_PROMPT_
Copy each line exactly.

_AVAILABLE DATA_
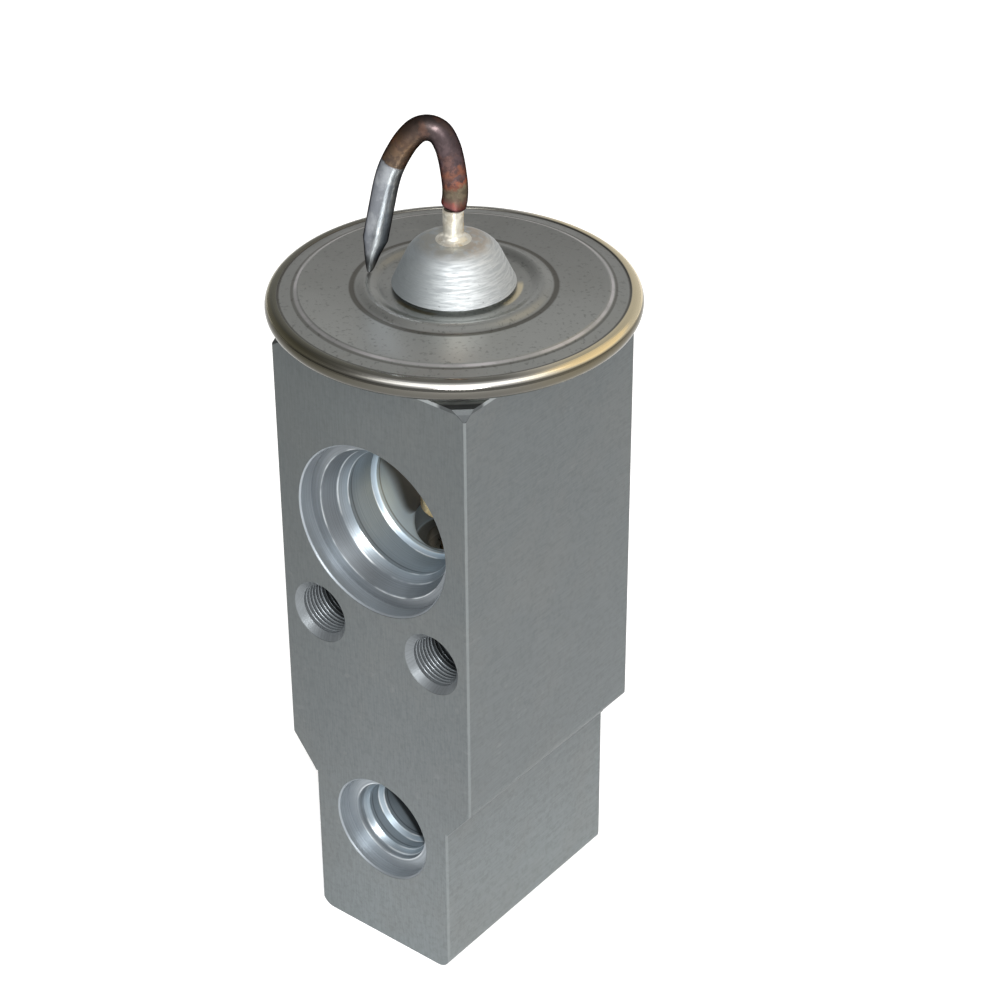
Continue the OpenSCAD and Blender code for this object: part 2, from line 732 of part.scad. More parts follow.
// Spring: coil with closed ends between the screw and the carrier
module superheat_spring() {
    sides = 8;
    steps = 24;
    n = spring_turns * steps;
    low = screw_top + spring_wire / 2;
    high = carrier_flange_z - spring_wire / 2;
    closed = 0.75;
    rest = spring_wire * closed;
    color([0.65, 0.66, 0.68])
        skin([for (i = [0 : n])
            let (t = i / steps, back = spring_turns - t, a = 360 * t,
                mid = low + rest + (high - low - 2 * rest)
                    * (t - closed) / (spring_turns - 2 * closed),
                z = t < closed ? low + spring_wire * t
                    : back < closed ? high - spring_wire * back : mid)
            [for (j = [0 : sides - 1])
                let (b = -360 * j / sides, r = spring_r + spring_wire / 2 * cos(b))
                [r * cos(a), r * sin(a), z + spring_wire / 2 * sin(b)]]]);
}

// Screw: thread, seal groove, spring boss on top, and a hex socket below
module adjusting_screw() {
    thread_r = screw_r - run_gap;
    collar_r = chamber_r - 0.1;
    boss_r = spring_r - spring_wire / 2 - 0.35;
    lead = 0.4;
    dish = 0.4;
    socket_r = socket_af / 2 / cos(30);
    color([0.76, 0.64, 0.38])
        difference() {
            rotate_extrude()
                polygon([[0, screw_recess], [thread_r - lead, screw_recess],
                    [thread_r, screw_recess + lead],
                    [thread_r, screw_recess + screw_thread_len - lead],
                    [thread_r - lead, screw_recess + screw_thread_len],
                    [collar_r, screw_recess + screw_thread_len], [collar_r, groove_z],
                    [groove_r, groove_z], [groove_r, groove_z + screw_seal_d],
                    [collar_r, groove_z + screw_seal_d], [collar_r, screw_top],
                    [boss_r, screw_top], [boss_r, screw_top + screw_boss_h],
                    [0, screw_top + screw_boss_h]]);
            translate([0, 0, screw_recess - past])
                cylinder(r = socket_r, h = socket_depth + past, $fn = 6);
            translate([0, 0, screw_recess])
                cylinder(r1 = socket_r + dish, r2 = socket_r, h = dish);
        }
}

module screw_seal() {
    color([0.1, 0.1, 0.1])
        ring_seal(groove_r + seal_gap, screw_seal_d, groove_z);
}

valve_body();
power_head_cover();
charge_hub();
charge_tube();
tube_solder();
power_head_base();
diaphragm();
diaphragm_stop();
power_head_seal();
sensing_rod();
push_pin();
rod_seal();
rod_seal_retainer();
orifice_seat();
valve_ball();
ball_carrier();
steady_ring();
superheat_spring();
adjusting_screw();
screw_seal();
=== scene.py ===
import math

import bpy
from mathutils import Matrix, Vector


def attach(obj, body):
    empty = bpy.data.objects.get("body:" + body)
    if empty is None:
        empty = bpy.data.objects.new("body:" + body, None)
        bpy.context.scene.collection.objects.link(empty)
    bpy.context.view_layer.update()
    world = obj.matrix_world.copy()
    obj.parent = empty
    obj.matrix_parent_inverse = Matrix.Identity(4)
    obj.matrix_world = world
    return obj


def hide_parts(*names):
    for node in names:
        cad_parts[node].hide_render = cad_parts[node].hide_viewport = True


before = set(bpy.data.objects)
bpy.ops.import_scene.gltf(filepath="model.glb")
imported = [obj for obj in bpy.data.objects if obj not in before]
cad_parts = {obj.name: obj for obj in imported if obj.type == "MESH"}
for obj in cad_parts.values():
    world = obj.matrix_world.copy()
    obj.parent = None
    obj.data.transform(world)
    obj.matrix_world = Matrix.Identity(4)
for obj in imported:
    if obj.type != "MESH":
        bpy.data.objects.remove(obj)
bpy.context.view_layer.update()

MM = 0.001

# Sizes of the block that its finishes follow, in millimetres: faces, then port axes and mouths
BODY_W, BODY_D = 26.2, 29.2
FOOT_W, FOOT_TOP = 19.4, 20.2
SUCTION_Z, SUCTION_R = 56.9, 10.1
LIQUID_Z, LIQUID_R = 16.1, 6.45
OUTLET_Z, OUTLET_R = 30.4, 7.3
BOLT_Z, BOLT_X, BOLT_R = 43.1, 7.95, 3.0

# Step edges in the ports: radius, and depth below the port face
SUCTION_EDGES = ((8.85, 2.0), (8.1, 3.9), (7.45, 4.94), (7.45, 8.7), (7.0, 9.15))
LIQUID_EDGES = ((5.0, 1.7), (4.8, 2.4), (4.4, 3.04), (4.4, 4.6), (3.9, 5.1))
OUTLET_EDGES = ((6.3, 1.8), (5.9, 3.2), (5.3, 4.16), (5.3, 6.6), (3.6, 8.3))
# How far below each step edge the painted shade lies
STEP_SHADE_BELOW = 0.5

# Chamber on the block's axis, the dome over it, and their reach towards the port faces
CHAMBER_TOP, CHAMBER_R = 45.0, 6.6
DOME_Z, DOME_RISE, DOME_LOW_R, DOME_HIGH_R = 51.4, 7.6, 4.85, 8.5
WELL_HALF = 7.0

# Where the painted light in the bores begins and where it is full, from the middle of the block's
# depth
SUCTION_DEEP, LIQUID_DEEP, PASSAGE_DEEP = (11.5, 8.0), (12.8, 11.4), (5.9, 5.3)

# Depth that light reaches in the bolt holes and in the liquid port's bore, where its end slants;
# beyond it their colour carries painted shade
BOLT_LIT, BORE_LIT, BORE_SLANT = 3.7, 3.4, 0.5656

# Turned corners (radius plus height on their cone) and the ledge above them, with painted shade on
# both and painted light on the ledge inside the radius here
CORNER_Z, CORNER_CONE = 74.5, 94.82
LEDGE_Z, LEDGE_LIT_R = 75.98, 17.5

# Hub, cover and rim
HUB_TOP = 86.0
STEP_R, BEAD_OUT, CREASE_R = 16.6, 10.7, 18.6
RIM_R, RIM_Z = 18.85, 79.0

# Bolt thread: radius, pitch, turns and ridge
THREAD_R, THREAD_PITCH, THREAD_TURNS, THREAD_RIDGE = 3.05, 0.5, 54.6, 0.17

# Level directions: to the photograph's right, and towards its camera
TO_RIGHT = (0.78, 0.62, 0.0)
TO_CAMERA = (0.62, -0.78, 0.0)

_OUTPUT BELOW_
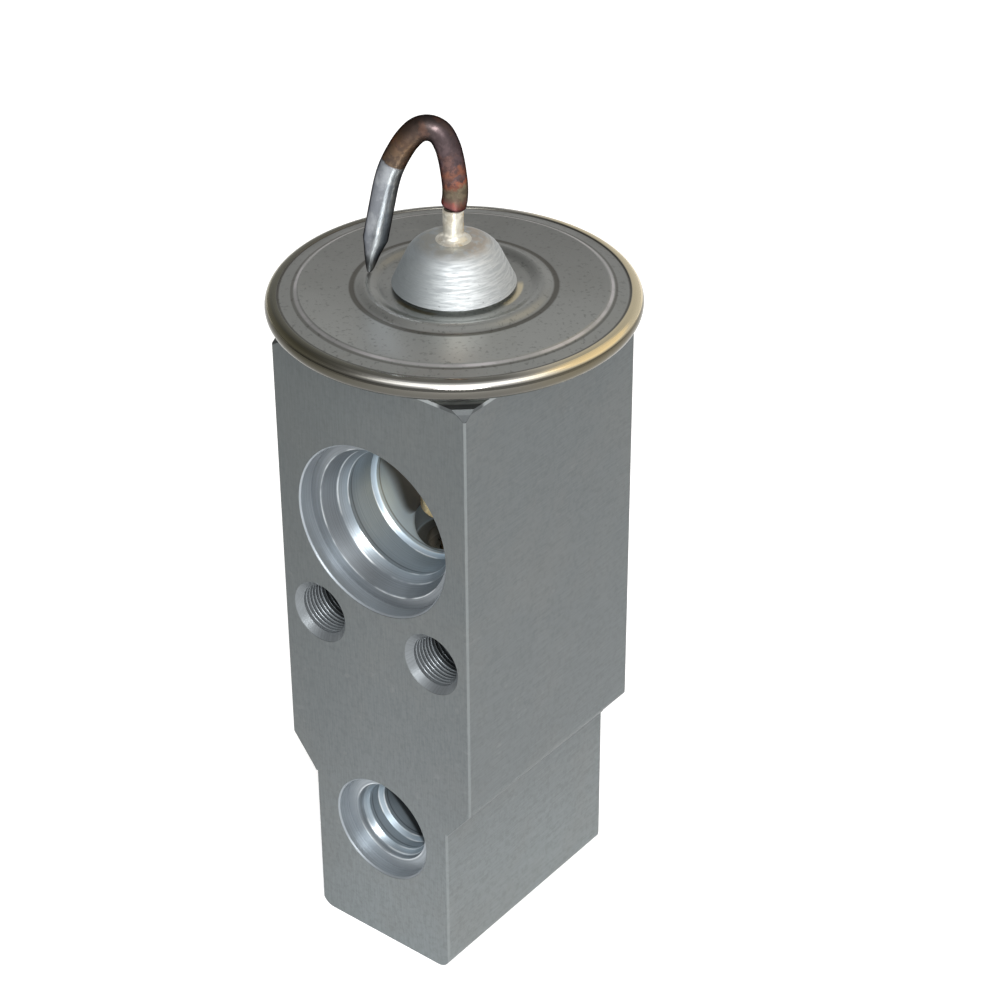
Continue the OpenSCAD and Blender code for this object: part 2, from line 732 of part.scad. More parts follow.
// Spring: coil with closed ends between the screw and the carrier
module superheat_spring() {
    sides = 8;
    steps = 24;
    n = spring_turns * steps;
    low = screw_top + spring_wire / 2;
    high = carrier_flange_z - spring_wire / 2;
    closed = 0.75;
    rest = spring_wire * closed;
    color([0.65, 0.66, 0.68])
        skin([for (i = [0 : n])
            let (t = i / steps, back = spring_turns - t, a = 360 * t,
                mid = low + rest + (high - low - 2 * rest)
                    * (t - closed) / (spring_turns - 2 * closed),
                z = t < closed ? low + spring_wire * t
                    : back < closed ? high - spring_wire * back : mid)
            [for (j = [0 : sides - 1])
                let (b = -360 * j / sides, r = spring_r + spring_wire / 2 * cos(b))
                [r * cos(a), r * sin(a), z + spring_wire / 2 * sin(b)]]]);
}

// Screw: thread, seal groove, spring boss on top, and a hex socket below
module adjusting_screw() {
    thread_r = screw_r - run_gap;
    collar_r = chamber_r - 0.1;
    boss_r = spring_r - spring_wire / 2 - 0.35;
    lead = 0.4;
    dish = 0.4;
    socket_r = socket_af / 2 / cos(30);
    color([0.76, 0.64, 0.38])
        difference() {
            rotate_extrude()
                polygon([[0, screw_recess], [thread_r - lead, screw_recess],
                    [thread_r, screw_recess + lead],
                    [thread_r, screw_recess + screw_thread_len - lead],
                    [thread_r - lead, screw_recess + screw_thread_len],
                    [collar_r, screw_recess + screw_thread_len], [collar_r, groove_z],
                    [groove_r, groove_z], [groove_r, groove_z + screw_seal_d],
                    [collar_r, groove_z + screw_seal_d], [collar_r, screw_top],
                    [boss_r, screw_top], [boss_r, screw_top + screw_boss_h],
                    [0, screw_top + screw_boss_h]]);
            translate([0, 0, screw_recess - past])
                cylinder(r = socket_r, h = socket_depth + past, $fn = 6);
            translate([0, 0, screw_recess])
                cylinder(r1 = socket_r + dish, r2 = socket_r, h = dish);
        }
}

module screw_seal() {
    color([0.1, 0.1, 0.1])
        ring_seal(groove_r + seal_gap, screw_seal_d, groove_z);
}

valve_body();
power_head_cover();
charge_hub();
charge_tube();
tube_solder();
power_head_base();
diaphragm();
diaphragm_stop();
power_head_seal();
sensing_rod();
push_pin();
rod_seal();
rod_seal_retainer();
orifice_seat();
valve_ball();
ball_carrier();
steady_ring();
superheat_spring();
adjusting_screw();
screw_seal();
=== scene.py ===
import math

import bpy
from mathutils import Matrix, Vector


def attach(obj, body):
    empty = bpy.data.objects.get("body:" + body)
    if empty is None:
        empty = bpy.data.objects.new("body:" + body, None)
        bpy.context.scene.collection.objects.link(empty)
    bpy.context.view_layer.update()
    world = obj.matrix_world.copy()
    obj.parent = empty
    obj.matrix_parent_inverse = Matrix.Identity(4)
    obj.matrix_world = world
    return obj


def hide_parts(*names):
    for node in names:
        cad_parts[node].hide_render = cad_parts[node].hide_viewport = True


before = set(bpy.data.objects)
bpy.ops.import_scene.gltf(filepath="model.glb")
imported = [obj for obj in bpy.data.objects if obj not in before]
cad_parts = {obj.name: obj for obj in imported if obj.type == "MESH"}
for obj in cad_parts.values():
    world = obj.matrix_world.copy()
    obj.parent = None
    obj.data.transform(world)
    obj.matrix_world = Matrix.Identity(4)
for obj in imported:
    if obj.type != "MESH":
        bpy.data.objects.remove(obj)
bpy.context.view_layer.update()

MM = 0.001

# Sizes of the block that its finishes follow, in millimetres: faces, then port axes and mouths
BODY_W, BODY_D = 26.2, 29.2
FOOT_W, FOOT_TOP = 19.4, 20.2
SUCTION_Z, SUCTION_R = 56.9, 10.1
LIQUID_Z, LIQUID_R = 16.1, 6.45
OUTLET_Z, OUTLET_R = 30.4, 7.3
BOLT_Z, BOLT_X, BOLT_R = 43.1, 7.95, 3.0

# Step edges in the ports: radius, and depth below the port face
SUCTION_EDGES = ((8.85, 2.0), (8.1, 3.9), (7.45, 4.94), (7.45, 8.7), (7.0, 9.15))
LIQUID_EDGES = ((5.0, 1.7), (4.8, 2.4), (4.4, 3.04), (4.4, 4.6), (3.9, 5.1))
OUTLET_EDGES = ((6.3, 1.8), (5.9, 3.2), (5.3, 4.16), (5.3, 6.6), (3.6, 8.3))
# How far below each step edge the painted shade lies
STEP_SHADE_BELOW = 0.5

# Chamber on the block's axis, the dome over it, and their reach towards the port faces
CHAMBER_TOP, CHAMBER_R = 45.0, 6.6
DOME_Z, DOME_RISE, DOME_LOW_R, DOME_HIGH_R = 51.4, 7.6, 4.85, 8.5
WELL_HALF = 7.0

# Where the painted light in the bores begins and where it is full, from the middle of the block's
# depth
SUCTION_DEEP, LIQUID_DEEP, PASSAGE_DEEP = (11.5, 8.0), (12.8, 11.4), (5.9, 5.3)

# Depth that light reaches in the bolt holes and in the liquid port's bore, where its end slants;
# beyond it their colour carries painted shade
BOLT_LIT, BORE_LIT, BORE_SLANT = 3.7, 3.4, 0.5656

# Turned corners (radius plus height on their cone) and the ledge above them, with painted shade on
# both and painted light on the ledge inside the radius here
CORNER_Z, CORNER_CONE = 74.5, 94.82
LEDGE_Z, LEDGE_LIT_R = 75.98, 17.5

# Hub, cover and rim
HUB_TOP = 86.0
STEP_R, BEAD_OUT, CREASE_R = 16.6, 10.7, 18.6
RIM_R, RIM_Z = 18.85, 79.0

# Bolt thread: radius, pitch, turns and ridge
THREAD_R, THREAD_PITCH, THREAD_TURNS, THREAD_RIDGE = 3.05, 0.5, 54.6, 0.17

# Level directions: to the photograph's right, and towards its camera
TO_RIGHT = (0.78, 0.62, 0.0)
TO_CAMERA = (0.62, -0.78, 0.0)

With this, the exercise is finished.